Bize Bir Şey Olmaz!
Sabahları poğaça yiyip çay içtiğim bir simit kafe var. Kafenin sahibi ile zaman zaman siyasi sohbet yaparız.
3-4 yıl önce, yaptığımız bir sohbette, demiştim ki, sıcak paraya dayalı bu gidişatın bir sonu var. Ülke ila-nihaiye borçlanamaz. Aksi takdirde, bu finans terörünün altından kalkamayız. Sen de sakın borçlanma…
Esnaf Hüseyin’in cevabı aynen şöyle olmuştu.
“Bize bir şey olmaz.”
Sonradan bu ifadeyi epey düşündüm. Acaba esnaf Hüseyin neden böyle düşünüyor da, ben düşünemiyorum diye…
Esnaf Hüseyin haklıydı.
Ne de olsa, Cumhuriyet’in nimetlerinden yararlanmış, Cumhuriyet’in güven veren kültüründen koklamış, ortada görünen açık bir tehdit de yok.
Böyle olunca, kendini güvende hissediyor. Ve bize bir şey olmaz diye düşünebiliyordu.
AKP’ye oy veriyordu. Son seçimlerde başka bir partiye oy vermiş.
Üç dört yıl önce söylediği “bize bir şey olmaz” sözünü hatırlattım.
Şaşırdı!
Suriye’de ve Irak’ta gelişen olaylardan etkilenmiş olduğunu hissetti.
“Artık bize bir şey olabileceğini” hissetmeye başlamıştı.
Güvendiği dağlara kar yağmıştı. Ordusu Silivri’den geçirilmiş, Ordusuna dış kaynaklı bir operasyon yapılmış, güvendiği ilişkiler güvenilmez konuma gelmişti.
İçeride, zaten PKK terörünün hangi yöne gideceğini bilmeyen esnaf Hüseyin, şimdi de, Suriye’nin kuzeyinde, ABD ile PKK bir şeyler yapıyor, ne olduğunu tam olarak anlayamıyordu.

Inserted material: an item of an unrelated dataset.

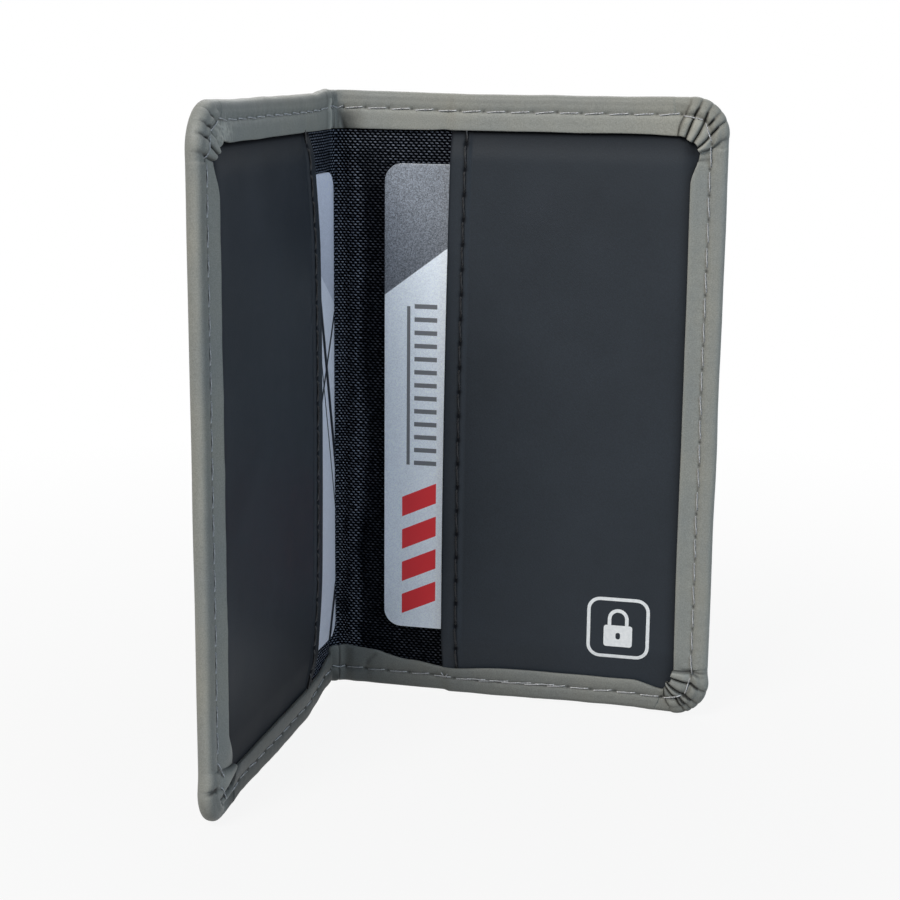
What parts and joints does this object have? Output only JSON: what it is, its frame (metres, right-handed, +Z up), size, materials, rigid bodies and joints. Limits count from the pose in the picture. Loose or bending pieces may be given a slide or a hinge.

Ekranlarda, Suriye ile ilgili konuşmaları duydukça, düşman kim dost kim, bir türlü anlayamıyordu. Kafası karışıyordu.
Nasıl karışmasın ki; kimisi mezhep gözlüğünden bakarak, düşman ve dost tanımı yapıyor, kimisi Amerikan çıkarları çerçevesinden düşman ve dost tanımı yapıyor.
Hüseyin’in de kafası karışıyor.
Esnaf Hüseyin’e dedim ki, Hükümet, dün, Amerika’yla anlaştı. Artık Suriye’de Amerika ne istiyorsa onu yapacağız. (İncirlik ve bazı başka imkânların Amerika’ya tahsis edilmesine karar verildi.)
Anlayacağımız, IŞİD’e karşı Amerika ile birlikte savaşıyoruz diye, Büyük Kürdistan’ın Akdeniz koridorunu inşa edeceğiz.
Hüseyin’in kafası artık iyice karıştı.
Artık bize bir şey olmaz demiyordu. Demiyordu ama hala kafası eskisine göre daha karışıktı. Çünkü siyasi iktidar, görünürde, öyle bir siyasi görüntü çiziyor ki, sanırsın ABD emperyalizmine karşıdır. Üst-akıl eleştirisi yapar. Vs.
Tıpkı Irak işgalinden önce olduğu gibi, iktidar ve muhalefet Amerikan isteklerine ram olmuş vaziyetteler.(2003’den de gerideyiz. Hiç olmazsa CHP Irak işgaline karşıydı)
İncirlik Üssünün, ABD’ye tahsis edilmiş olmasından, rahatsız olan muhalefet beyanı işittiniz mi?
“Dinsiz parti” tartışması onlar için öncelikli meseledir.
Dinle aklını bozanlar dünya işlerini göremezler. Görmezler.